I think what you are saying is that your swimmer obtained a qualifying cut at a high school meet, and what would you have to do to make that time cut count so that the swimmer can participate in the PVS championship meet either as an unattached swimmer or through joining a club.
I think this answer is that it might be possible, but it will be challenging. First, was the meet that the time was obtained at a PVS observed meet? If the answer to this is no- you won't be able to use the time. If the answer to this is yes- read on.
If you were to join a club- then there is a way to submit the time to the club, they do some verification, and can enter it as a USA Swimming time.
If you stay 'unattached' then you don't have anyone to do the submittal and verification- and I don't think that will work.
Anonymous
high school dual meet and divisional champ meet are not PVS sanctioned --the meet results are not qualified as cuts for PVS champs.


Anonymous
OP here

All MCSL summer swimming meets are not PVS sanctioned except Coaches Invitational LC meet.
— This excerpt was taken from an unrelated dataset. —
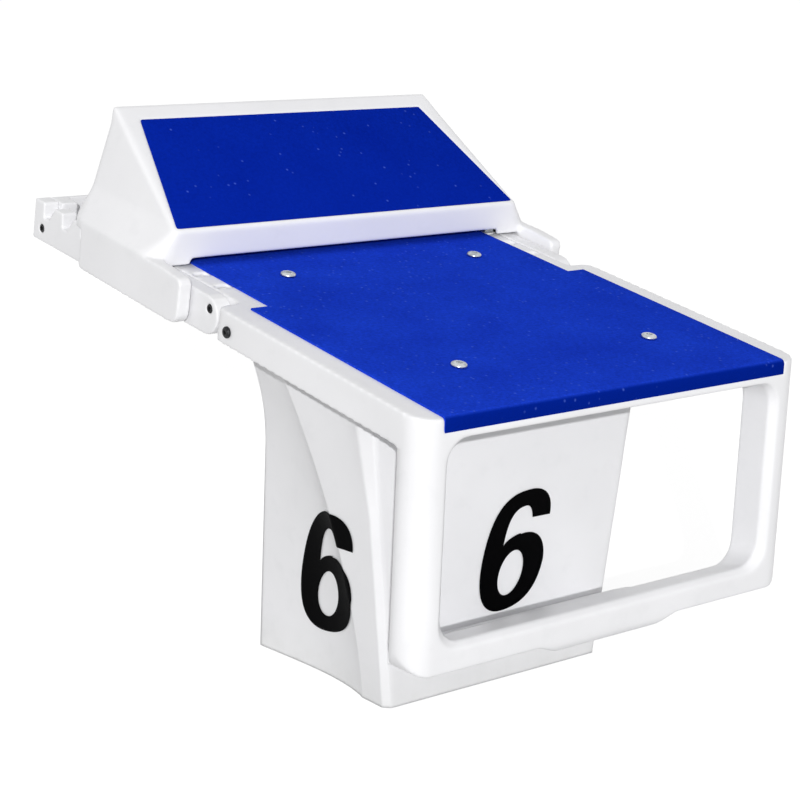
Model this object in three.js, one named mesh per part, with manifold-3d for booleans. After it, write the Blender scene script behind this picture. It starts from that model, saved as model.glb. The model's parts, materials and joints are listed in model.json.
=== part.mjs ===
// A swimming starting block: a sloping deck with a front grip frame on a flared pedestal,
// and a kick plate that slides on two notched rails behind the deck.
// Millimetres, +Z up. The origin is the middle of the base plate's underside.
// +X is the left-to-right way across the front, +Y runs from the pool to the back.
// "Deck" places are across, along (back from the front edge) and up from the tread's face.

import * as THREE from 'three';
import { mergeVertices } from 'three/addons/utils/BufferGeometryUtils.js';
import Module from 'manifold-3d';

const wasm = await Module();
wasm.setup();

// Whole block
const deckHeight = 385;
const deckSlope = THREE.MathUtils.degToRad(8.4);
const seatGap = 0.3;
const cutOverrun = 2;
const cornerSteps = 4;
const broadSteps = 8;
const roundSteps = 20;

// Platform moulding: deck
const deckHalfWidth = 280;
const deckWideLength = 352;
const deckCornerRadius = 28;
const shoulderRadius = 14;
const shoulderInnerRadius = 8;
const deckThickness = 6;
const skirtDepth = 40;
const skirtThickness = 5;
const shoulderWidth = 32;
const tongueReach = 288;
const tongueDepth = 44;

// Tread of the deck
const treadThickness = 2.7;
const treadBorder = 30;
const treadShoulderMargin = 22;
const treadSideMargin = 24;
const treadRearMargin = 40;
const treadFoldDepth = 17.5;
const treadFoldRadius = 6;

// Rails
const railThickness = 20;
const railFrontGap = 10;
const railNoseRadius = 22;
const railTail = 118;
const railRearDepth = 52;
const notchPitch = 43;
const notchCount = 5;
const notchDepth = 19;
const notchFloor = 11;
const notchRamp = 13;
const toothDrop = 1;
const notchRadius = 3;
const railPostLength = 22;

// Front grip frame
const legWidth = 42;
const legRearRadius = 20;
const frameDepth = 48;
const windowHeadDepth = 25;
const windowSillDepth = 238;
const sillFall = 11;
const barHeight = 32;
const frameOuterRadius = 25;
const windowRadius = 28;
const windowEase = 8;
const barEdgeRadius = 12;
const gripDrop = 12;
const gripHalfWidth = 72;
const gripBlend = 30;
const webHalfWidth = 96;
const webEndHalfWidth = 166;
const webEndTopHeight = 65;
const webFallShare = 1.4;
const webUnderFallShare = 0.7;
const webFilletRadius = 13.5;
const webHeight = 20;
const webEndHeight = 13;
const webRadius = 6;
const webSteps = 8;

// Pedestal
const pedestalSetback = 175;
const pedestalDepth = 239;
const pedestalHalfWidth = 162;
const pedestalDraftShare = 0.126;
const pedestalWall = 5;
const pedestalTopDepth = 46;
const pedestalCornerRadius = 3;
const pedestalChamfer = 7;
const upperChamfer = 22;
const upperChamferBase = 222;
const upperDish = 6;
const rearHalfWidth = 161;
const rearFlare = 39;
const rearFlareHeight = 140;
const creaseFootSetback = 42;
const creaseSweep = 128;
const dishDepth = 10;
const dishSkewShare = 0.4;
const dishSpacingShare = 1.8;
const dishSteps = 8;
const upperDishSteps = 5;
const pedestalLevels = 12;
const pedestalMouthHalfWidth = 104;
const pedestalMouthMargin = 16;

// Steel support inside the pedestal
const baseLength = 205;
const baseWidth = 280;
const baseThickness = 12;
const anchorRadius = 9;
const anchorMargin = 28;
const columnSize = 120;
const columnWall = 5;
const headPlateWidth = 200;
const headPlateLength = 180;
const headPlateThickness = 7;
const cableHoleRadius = 30;
const gussetLength = 45;
const gussetHeight = 80;
const gussetThickness = 8;

// Steel frame under the deck
const bearerSize = 30;
const bearerWall = 2.5;
const bearerStart = 75;
const bearerEndMargin = 30;
const frontCrossAlong = 235;
const rearCrossInset = 27;
const crossEndWall = 4;
const frameBoltAcross = 70;
const frameBoltRadius = 4;
const frameBoltHeadRadius = 6.5;
const frameBoltHeadHeight = 8;
const frameBoltLength = 22;
const frameBoltSocket = 3.4;
const frameBoltSocketDepth = 4;

// Fasteners
const deckBoltAcross = 141;
const deckBoltFront = 108;
const deckBoltRearReach = 58;
const deckBoltRadius = 5;
const deckBoltHeadRadius = 9;
const deckBoltHeadHeight = 3.6;
const deckBoltLength = 24;
const deckBoltSocket = 3.4;
const deckBoltSocketDepth = 2.2;
const nutRadius = 9.5;
const nutHeight = 8;
const railBoltRadius = 3;
const railBoltHeadRadius = 5;
const railBoltHeadHeight = 6;
const railBoltLength = 26;
const railBoltSocket = 2.8;
const railBoltSocketDepth = 3;
const railBoltFrontInset = 17;
const railBoltFrontDepth = 17;
const railBoltMidInset = 40;
const railBoltMidDepth = 27;
const railBoltRearInset = 19;
const railBoltRearDepth = 36;
const sideBoltRadius = 3;
const sideBoltHeadRadius = 6.5;
const sideBoltHeadHeight = 3.5;
const sideBoltLength = 9;
const sideBoltDepth = 24;
const sideBoltSocket = 2.3;
const sideBoltSocketDepth = 2;
const bossLength = 26;
const bossReach = 15;
const bossDepth = 40;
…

All high school dual meets and divisional champ are not PVS sanctioned.

High school meets (Metro/Regional/State/ Champs so called post season meets) are PVS sanctioned.

PVS sanctioned meet results are shown on swimcloud, and for those who are registered PVS swimmers the results are also shown on USA swimming.
Anonymous
Anonymous wrote:OP here

All MCSL summer swimming meets are not PVS sanctioned except Coaches Invitational LC meet.

All high school dual meets and divisional champ are not PVS sanctioned.

High school meets (Metro/Regional/State/ Champs so called post season meets) are PVS sanctioned.

PVS sanctioned meet results are shown on swimcloud, and for those who are registered PVS swimmers the results are also shown on USA swimming.


Your last two sentences are not correct. Those meets are pvs observed, not sanctioned. The results are only shown on USA swimming if it is a 'best time' and the swimmer undertook the steps to have it recorded into usa swimming.